More on Sir Alex Ferguson…


“Open up your mind. Be ready to make small adjustments without affecting the core — every single time, if need be,” Liverpool’s former assistant manager, Peter Krawietz, told The Athletic in 2019. “You need to constantly check and challenge that everything is as it should be. Sometimes, you have the opportunity to improve things with small details that are necessary in certain situations.”

One year before, Jurgen Klopp and his staff revamped the team’s set pieces and there was also a notable change in Liverpool’s style of play during the 2018-19 season — more control on the ball.


Klopp began to focus on control at Liverpool (Alex Livesey/Getty Images)

Klopp’s side improved in possession, controlled the game’s tempo better and broke down deep defences in a more methodical way than the previous Liverpool iteration, without losing their intensity and transitional threat.

“Having more of the ball shouldn’t lead to you resting on the ball but it does look more… controlled,” Krawietz, told The Athletic after they won the Premier League in 2020. “It allows you to move the opponent around.

“We’re not forced to go for goal in every move. We can take a more strategic line, switching the play, preparing spaces and attacking situations in a systematic fashion. Our team have made great strides in that respect, mostly due to their individual quality.

“The high individual quality of our players allows us to control games in possession now, and to take up positions close to the ball — to be able to win it back quickly.”

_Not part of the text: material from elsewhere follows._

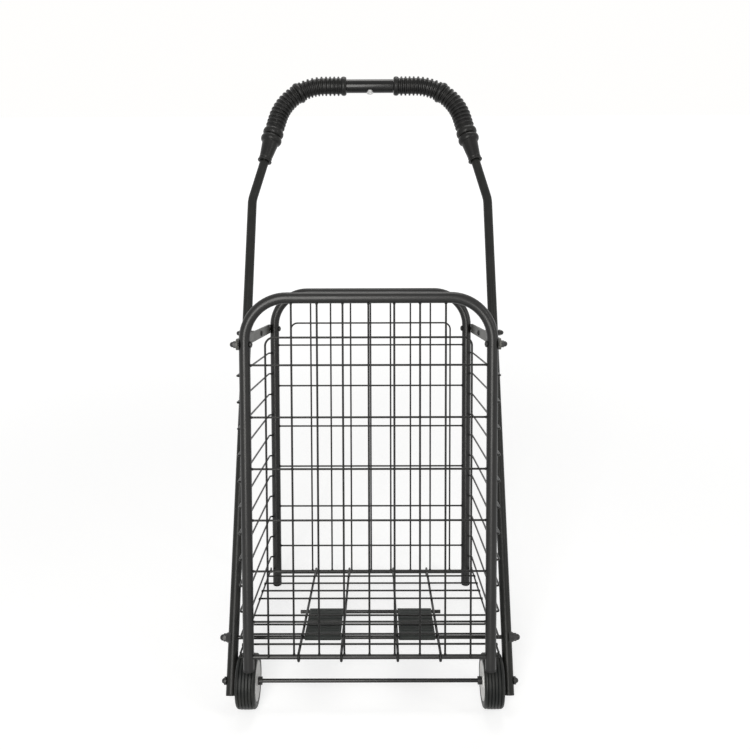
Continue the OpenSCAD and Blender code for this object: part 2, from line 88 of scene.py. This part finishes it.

The nature of the Premier League’s adaptability to new ideas means that adding different profiles to the squad, developing your approach, introducing tweaks, or bringing back older concepts might be the thing that puts you in the lead and keeps you there when every other team is trying to catch up.


Arne Slot is one of five new managers in the Premier League this season (Julian Finney/Getty Images)

This season, it’s interesting to see if any of the five new managers — Arne Slot at Liverpool, Enzo Maresca at Chelsea, Kieran McKenna at Ipswich Town, Russell Martin at Southampton and Fabian Hurzeler at Brighton — will introduce different concepts to the league.

How the Premier League adapts to Aston Villa’s offside line, Arsenal’s right-sided combinations and Tottenham’s full-backs is another question that poses itself.

Meanwhile, Guardiola’s return to two dribble-heavy wingers in Jeremy Doku and Savinho could be about reincorporating a part of his 2017-19 City side to give them an edge in 2024-25.

In the 32 seasons of Premier League football, there have been many new tactical ideas and adaptations.

You find the best Premier League managers are at the forefront of this constant evolution.